At the time I met him, he said he had been caught abroad by the FBI but had been ‘turned’, that is, they had made a deal with him, had sent him back home and it was his duty to inform on other players who were exporting weed to the US mainland. For that he was paid US$35,000 per year plus bonuses.

As we spoke he glanced nervously around him. From that time until now I have gathered a fair idea (from the outside, at least) of how the US law enforcement agencies operate with our people.

In, say, the Lottery scam, would it not be plausible for investigators to themselves scam a scammer? It would go something like this. Target the one who is seen as the biggest player. Get him behind closed doors. Show him the hard, damaging evidence you have on him. Point out to him the near impossibility of him escaping extradition and a long sentence in a US prison. Cut a deal with him.

And here is the deal.
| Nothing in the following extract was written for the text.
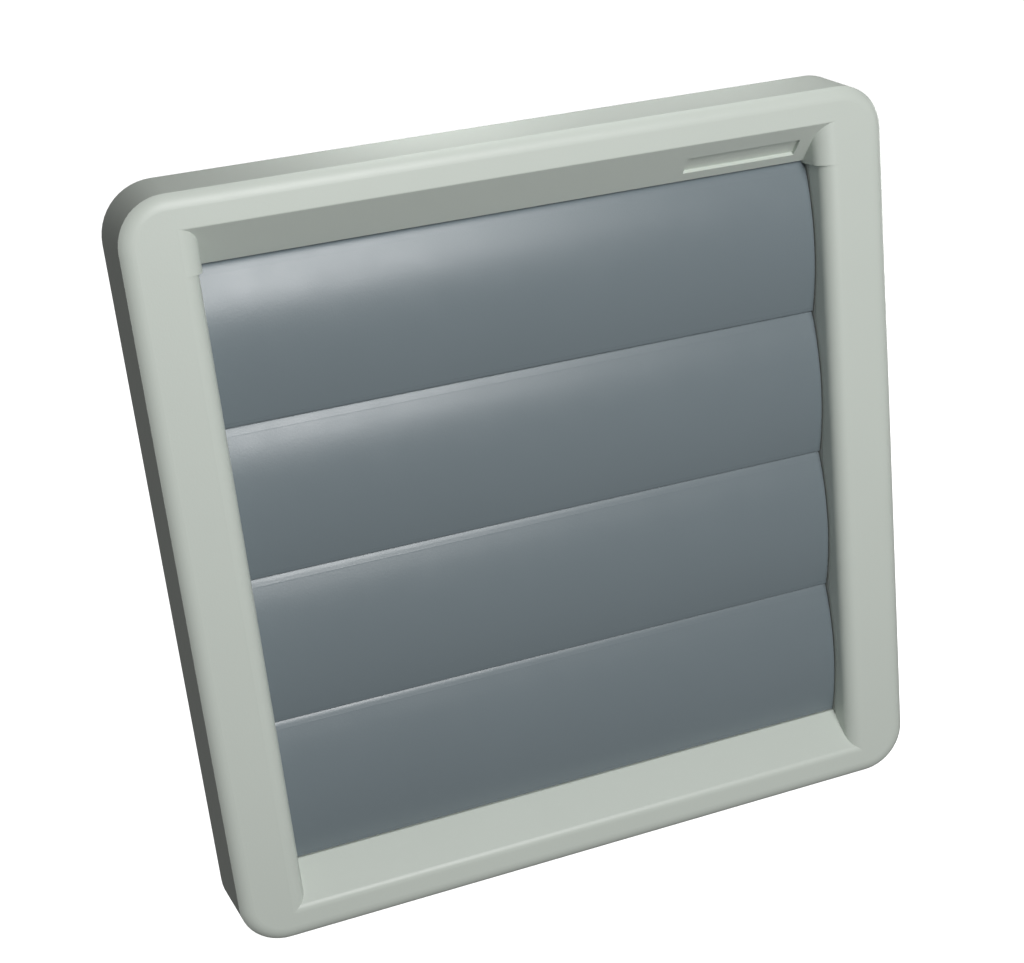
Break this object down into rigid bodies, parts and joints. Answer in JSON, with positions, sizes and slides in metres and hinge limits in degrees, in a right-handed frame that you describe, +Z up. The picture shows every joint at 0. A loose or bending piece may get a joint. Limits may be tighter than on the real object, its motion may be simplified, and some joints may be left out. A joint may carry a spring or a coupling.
{
  "type": "gravity louvre shutter",
  "caption": "Square plastic wall shutter for a round air duct: a moulded frame with overlapping curved slats that air pushes open and their own weight closes.",
  "frame": {"origin": "centre of the back, on the wall plane, which is also the centre of the four wall screw holes", "axes": "+Y into the wall, -Y towards the viewer, +Z up, +X to the right as seen from the front"},
  "size_m": [0.25, 0.0236, 0.25],
  "materials": {
    "frame_plastic": "light grey moulded plastic, satin",
    "slat_plastic": "blue-grey moulded plastic, satin",
    "strip_plastic": "light grey moulded plastic, satin",
    "plate_plastic": "light grey moulded plastic, plain",
    "screw_steel": "zinc plated"
  },
  "bodies": {
    "housing": {"frame": "frame_plastic", "rear_plate": "plate_plastic", "bearing_strip_left": "strip_plastic", "bearing_strip_right": "strip_plastic", "plate_screw_1": "screw_steel", "plate_screw_2": "screw_steel", "plate_screw_3": "screw_steel", "plate_screw_4": "screw_steel"},
    "slat_body_1": {"slat_1": "slat_plastic"},
    "slat_body_2": {"slat_2": "slat_plastic"},
    "slat_body_3": {"slat_3": "slat_plastic"},
    "slat_body_4": {"slat_4": "slat_plastic"}
  },
  "joints": [
    {"name": "slat_hinge_1", "type": "hinge", "parent": "housing", "child": "slat_body_1", "pos_m": [0, -0.008, 0.0943], "axis": [-1, 0, 0], "range_deg": [0, 80]},
    {"name": "slat_hinge_2", "type": "hinge", "parent": "housing", "child": "slat_body_2", "pos_m": [0, -0.008, 0.0444], "axis": [-1, 0, 0], "range_deg": [0, 80]},
    {"name": "slat_hinge_3", "type": "hinge", "parent": "housing", "child": "slat_body_3", "pos_m": [0, -0.008, -0.0055], "axis": [-1, 0, 0], "range_deg": [0, 80]},
    {"name": "slat_hinge_4", "type": "hinge", "parent": "housing", "child": "slat_body_4", "pos_m": [0, -0.008, -0.0554], "axis": [-1, 0, 0], "range_deg": [0, 80]}
  ]
}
Continue your scamming, but every now and then give us info on one or two others who are trying to upstage you.

There are, of course, dangers involved. If some of the other players should discover your surreptitious deal, you are as good as dead. If important people who have aligned themselves with you should uncover your ‘misdeeds’, they may wish to see you dead because the thought of you cutting another deal after extradition will give them sleepless nights.

We can recall the pictures of Dudus when he was captured. He bore a look of relief which said that he dearly wanted to be in the custody of the US authorities. The other look spoke volumes of what he thought would have been his fate had he been taken in alone and locked up for an extended period in a Jamaican jail. Curtains!

The lottery scammers are the easiest people for law enforcement agencies to investigate, build a solid case against, arrest and convict. Why? They live too large.

One youngster who was involved was shot dead at 16 and at that age he was worth J$60 million. The scammers operating on the north coast do not do business in Jamaican dollars. It’s the greenback all the way.

I agree that the scammers are on the retreat. They have to be. Too much has happened.

PHOTO: Suspected lottery scammers in Montego Bay being taken into police custody.